Along with the Lightbodys is another arrival to Battle Creek, Charles Ossening. Charles we find is in business with Mr. Goodlow Bender and together they plan to manufacture a new brand of corn flakes, Perfo. The company was initially underwritten by Charles' aunt, however Bender has squandered the money. They, in turn, meet an adopted son of Dr. Kellogg named George, one of forty children adopted by Kellogg, who is now a derelict with a vendetta against his adoptive father. Their plan is to use the Kellogg name to further their own business and even get an ex-employee of Kellogg's to help them come up with a recipe for their Perfo breakfast food. In these introductory scenes between Charles and Bender, there are numerous horse drawn carriages seen either moving along the streets or tethered outside the restaurant where they meet with George Kellogg.

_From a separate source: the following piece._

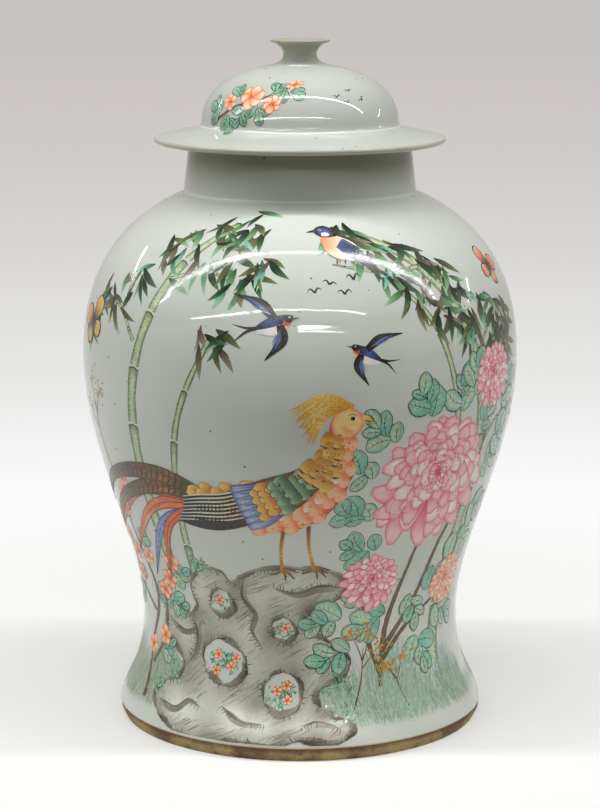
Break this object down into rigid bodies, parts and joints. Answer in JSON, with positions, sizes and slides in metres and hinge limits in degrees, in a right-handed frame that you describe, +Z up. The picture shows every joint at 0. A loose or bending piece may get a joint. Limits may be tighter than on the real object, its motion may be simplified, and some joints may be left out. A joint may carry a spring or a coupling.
{
  "type": "porcelain lidded jar",
  "caption": "Large porcelain baluster jar with a short neck, a bare foot ring and a domed lid with a wide brim and flared knob, painted with birds and flowers.",
  "frame": {"origin": "centre of the foot ring on its standing face", "axes": "+Z up along the jar's axis of revolution; the front of the painting faces -Y and +X is to its right"},
  "size_m": [0.2452, 0.2452, 0.3829],
  "materials": {
    "jar_glaze": "glossy pale blue-green white glaze with faint throwing rings and iron specks",
    "lid_glaze": "glossy pale blue-green white glaze, warmer where it is thin on the edges",
    "foot_biscuit": "bare fired foot ring, brown and rubbed",
    "enamel_green": "glossy overglaze enamel, turquoise to leaf green",
    "enamel_pink": "glossy overglaze enamel, rose pink shaded to white",
    "enamel_coral": "thin overglaze enamel, coral to iron red",
    "enamel_yellow": "thin overglaze enamel, ochre yellow",
    "enamel_blue": "thin overglaze enamel, soft blue",
    "enamel_grey": "thin overglaze enamel wash, grey",
    "enamel_black": "thin brush line, brown-black"
  },
  "bodies": {
    "jar": {"jar_body": "jar_glaze"},
    "lid": {"lid": "lid_glaze"}
  },
  "joints": [
    {"name": "lid_lift", "type": "slide", "parent": "jar", "child": "lid", "axis": [0, 0, 1], "range_m": [0, 0.12]}
  ]
}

Charles, Bender and George use an old factory to start experimenting with corn flake recipes. As they first arrive at the old factory we see that there are pigs in muddy pens outside and one is even roaming around inside the building. There are also some birds that flutter in the rafters of the filthy and run down old site. As they toast their new venture, Charles falls over and a rat is roused from behind a barrel. Later, as they test recipe after awful recipe, George removes the batches and throws the corn flakes to the pigs. For this scene, the pigs were placed by their handler and were given food rewards. The pigeons which fluttered in the rafters were homing pigeons and returned to their cages after the scene was shot, as they had been trained to do. To make the rat appear as if the actor's fall has caused him to scurry from behind the barrel, the trainer released the rat which ran A to B and was recaptured by the trainer at the end of the shot. The starting position was well protected from the falling actor by a barrier of sacks filled with sawdust.

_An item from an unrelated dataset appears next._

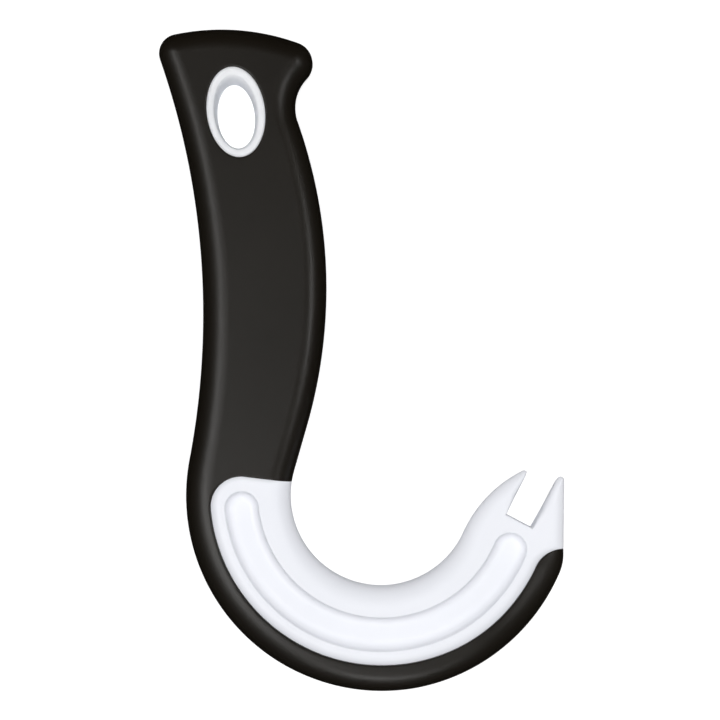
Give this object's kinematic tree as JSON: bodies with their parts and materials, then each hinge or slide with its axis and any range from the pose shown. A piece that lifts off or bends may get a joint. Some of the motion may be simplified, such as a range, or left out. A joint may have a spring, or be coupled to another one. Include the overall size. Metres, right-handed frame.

Intercut throughout the film are scenes showing the hilarious contraptions used at the sanitarium for exercise, enemas, baths, and other rejuvenating techniques. Another arrival at the spa is Dr. Lionel Badger, a famous vegetarian fanatic who has written a paper on sexual gratification and the clitoris. Dr. Kellogg loathes him since he believes that sex is dangerous to the health and unnecessary except for procreation. Carriage horses are again in the background as Dr. Badger arrives. They are also seen as atmosphere when Dr. Kellogg's assistant collapses of a heart attack in the snow just outside the entrance to the spa.

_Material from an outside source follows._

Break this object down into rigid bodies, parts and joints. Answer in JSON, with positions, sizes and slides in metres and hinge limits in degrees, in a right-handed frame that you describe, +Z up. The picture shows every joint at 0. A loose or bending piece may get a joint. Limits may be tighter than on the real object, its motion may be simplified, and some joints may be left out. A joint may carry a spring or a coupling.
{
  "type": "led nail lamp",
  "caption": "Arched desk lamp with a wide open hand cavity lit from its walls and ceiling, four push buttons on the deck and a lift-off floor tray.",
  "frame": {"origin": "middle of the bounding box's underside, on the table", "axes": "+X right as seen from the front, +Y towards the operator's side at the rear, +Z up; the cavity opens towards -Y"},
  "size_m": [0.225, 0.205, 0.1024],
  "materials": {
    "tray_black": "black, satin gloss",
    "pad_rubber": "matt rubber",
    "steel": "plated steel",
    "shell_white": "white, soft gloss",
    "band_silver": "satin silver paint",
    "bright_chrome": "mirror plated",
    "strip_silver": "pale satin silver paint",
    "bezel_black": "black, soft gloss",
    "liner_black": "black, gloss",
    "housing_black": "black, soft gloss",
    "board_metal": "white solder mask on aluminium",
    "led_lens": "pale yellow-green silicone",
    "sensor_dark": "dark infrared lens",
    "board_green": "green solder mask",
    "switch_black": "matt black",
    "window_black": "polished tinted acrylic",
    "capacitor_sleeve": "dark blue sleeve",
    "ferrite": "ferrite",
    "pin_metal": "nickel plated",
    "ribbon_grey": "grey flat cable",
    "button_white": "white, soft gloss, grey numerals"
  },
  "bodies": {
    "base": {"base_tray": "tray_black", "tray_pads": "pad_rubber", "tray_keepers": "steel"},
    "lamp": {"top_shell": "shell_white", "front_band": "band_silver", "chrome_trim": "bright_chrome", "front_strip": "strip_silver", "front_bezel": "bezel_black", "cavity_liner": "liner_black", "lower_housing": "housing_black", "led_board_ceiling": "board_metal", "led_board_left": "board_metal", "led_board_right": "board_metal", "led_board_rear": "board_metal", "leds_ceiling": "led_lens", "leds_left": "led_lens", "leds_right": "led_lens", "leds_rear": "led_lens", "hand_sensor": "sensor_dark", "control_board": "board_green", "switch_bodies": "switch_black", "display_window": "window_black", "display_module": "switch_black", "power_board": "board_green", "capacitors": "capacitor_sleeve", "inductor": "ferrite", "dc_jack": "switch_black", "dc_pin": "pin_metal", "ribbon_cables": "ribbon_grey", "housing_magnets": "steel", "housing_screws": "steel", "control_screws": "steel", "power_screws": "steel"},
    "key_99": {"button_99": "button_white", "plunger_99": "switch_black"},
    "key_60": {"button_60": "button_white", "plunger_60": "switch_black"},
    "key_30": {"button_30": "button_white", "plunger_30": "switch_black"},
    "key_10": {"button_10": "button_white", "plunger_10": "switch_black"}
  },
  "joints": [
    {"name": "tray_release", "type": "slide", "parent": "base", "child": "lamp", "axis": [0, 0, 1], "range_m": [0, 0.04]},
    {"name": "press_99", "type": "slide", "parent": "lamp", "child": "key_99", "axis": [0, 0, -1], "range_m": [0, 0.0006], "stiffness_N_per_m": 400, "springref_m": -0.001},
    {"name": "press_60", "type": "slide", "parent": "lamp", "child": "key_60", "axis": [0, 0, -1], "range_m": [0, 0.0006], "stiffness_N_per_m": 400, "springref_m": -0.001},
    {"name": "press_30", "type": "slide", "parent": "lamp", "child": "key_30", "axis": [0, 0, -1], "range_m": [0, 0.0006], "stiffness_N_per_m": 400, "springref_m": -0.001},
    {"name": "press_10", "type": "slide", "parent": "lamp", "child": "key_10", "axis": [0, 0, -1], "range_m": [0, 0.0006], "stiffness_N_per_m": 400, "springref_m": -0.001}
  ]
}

In a scene where Dr. Kellogg makes a flamboyant entrance into the dining room, a live goose is wheeled in a large cage. Dr. Kellogg joyfully announces that "the goose is uncut", a tribute to vegetarianism. For this scene trained handlers placed the goose in the large wooden cage that was mounted on a wheeled cart. The cart was gently pushed with the bird standing in the cage.
In another lecture scene, Dr. Kellogg presents a docile vegetarian wolf which is seated on a table where an aide holds him by a leash. Dr. Kellogg compares this wolf to one which is growling in a cage. He waves a raw steak at the vegetarian wolf who does not react at all. Then he waves the steak at the caged wolf and it growls and howls. For this scene, trained handlers were present at all times. The set was cleared of cast and crew while the animals were placed by their trainers. The docile wolf was continually stroked and talked to by the trainer to keep him calm. He was rewarded with treats. When the steak is dangled near this wolf's face it was held at a good distance from the wolf and the camera angle was adjusted to make the meat look closer than it actually was to the animal. The trainer of the caged wolf was always present on set. To make the wolf growl and then howl, the trainer made a grabbing motion with his hand toward the nose of the wolf and gave voice commands. The animal also received food rewards.
Bender, Charles and George, in their frustration at not finding a recipe, steal some of the Kellogg's corn flakes and re-package them as Perfo. Bender loads up these boxes into a carriage and goes off to get orders for their bogus product. Later, when Bender skips town leaving Charles with his hotel bill, Charles bolts out of the arms of the police and spooks some horses in the street. For this scene, the carriage horses were handled by trained wranglers. They reacted naturally to the commotion of someone running by flinging their arms. The horses merely shied a bit and were not in motion at the time nor did they run.
Another banquet scene is staged in a horse barn. The camera pans down the stalls of horses showing their rear ends which are the backdrop for the meal Dr. Kellogg has set. For this scene the horses merely stood naturally in stalls.
At a lawn party held by Kellogg, Charles arrives disheveled from running from the police earlier and finds his aunt there, another devotee of Dr. Kellogg. Kellogg takes this opportunity to expose Charles as a fraud. Charles bolts again, spooking more horses harnessed to a carriage. For this scene the horses were controlled by trained wranglers and did not bolt or run. In the background we see swans and ducks swimming on the lake to lend atmosphere.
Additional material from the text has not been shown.